The Power of The Table
Yesterday afternoon, our family gathered around my in-laws dining room table which had been expanded to fit 8 of us. Once a month my mother in law has all of us over for dinner. My family of 5, one of my nephews and his girlfriend, and quite often someone's friend. Sometimes my other nephew if he's in town. She (and we) look forward to these days. Sometimes people have to leave not long after eating, but yesterday, everyone lingered. We didn't leave until 5:00.
There is something about gathering around a table that invites conversation, laughter, even silence. As we sat there beginning to eat, she said "okay, now, there's a theme you need to figure out". Not with the food, but something about the table. We all sat there looking around trying to figure it out. After hints, and more questions and silly answers, my youngest figured it out...The dishes didn't all match, but each type of dish was matched with a certain pattern of goblets. What a fun idea. She had also made a few dishes that were from some Amish books she was reading.
As the day wore on, some stayed around the table, some meandered to watch football, clean the kitchen, then gather around to play a game before heading home.
The table. It is powerful. It invites connection, focus, intentionality, restoration. It is healing. It is transformative.
"The Table is a meeting place, a gathering around, the source of sustenance and nourishment, festivity, safety, and satisfaction. A person cooking is a person giving: Even the simplest food is a gift." Laurie Colwin
Now, I will be the first to admit that often in our own family of 4 we didn't eat at our table regularly, sometimes we weren't all home at the same time, more often we sat in the family room with tv trays. I do wish we spent more time around the table, but we still cultivated conversation wherever we ate. And there have certainly been disagreements....it's not always a bed of roses, but when it is, it is oh so good. The rest is learning and growing.

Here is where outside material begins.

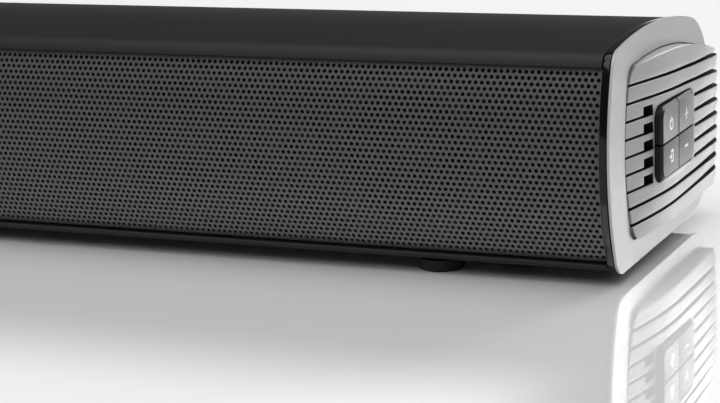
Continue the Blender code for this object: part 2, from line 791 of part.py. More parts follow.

In her book "For the Love" Jen Hatmaker says, "A shared table is the supreme expression of hospitality in every culture on earth. When your worn-out kitchen table hosts good people and good conversation, when it provides a safe place to break bread and share wine, your house becomes a sanctuary, holy as a cathedral. "
YES!!! Don't let a small home, small table, messy kitchen stop you from gathering around the table. Don't let a tight budget keep you from feeding people. Maybe we'll talk about that later. Maybe there's more room around your coffee table, or couches with tv trays or food on plates on laps...that's okay, do what works. Sometimes in the summer, we set up a plastic costco table on our back porch and eat around it. Sure I'd love a nicer table, or picnic table, but this works. It doesn't have to be a beautifully set table, mine rarely is. None of that matters. What really matters is what takes place around the table and in the hearts and minds of others.
When we moved into our home we received a table that I fell in love with, not because it was spectacularly beautiful (it's pretty simple really), BUT it has 3 leaves and expands to fit well over 10 around it. I love that. Room for everyone or just a few. I hope it lasts a long time. This table has fed family, friends, sports teams (soccer and golf), guest speakers from our old church, a few strangers. It has endured pounding from game players (not at all competitive...lol). It probably has stories to tell.
Who can you invite around your table? Who needs some nourishment (physical and maybe emotional or spiritual)? Who can you invite into your world?
A few books on my reading list: A Bigger Table by John Pavlovitz, Simple Gatherings by Melissa Michaels.
I'm loving the idea of talking about The Power of...." I think I'll continue it with a few more themes.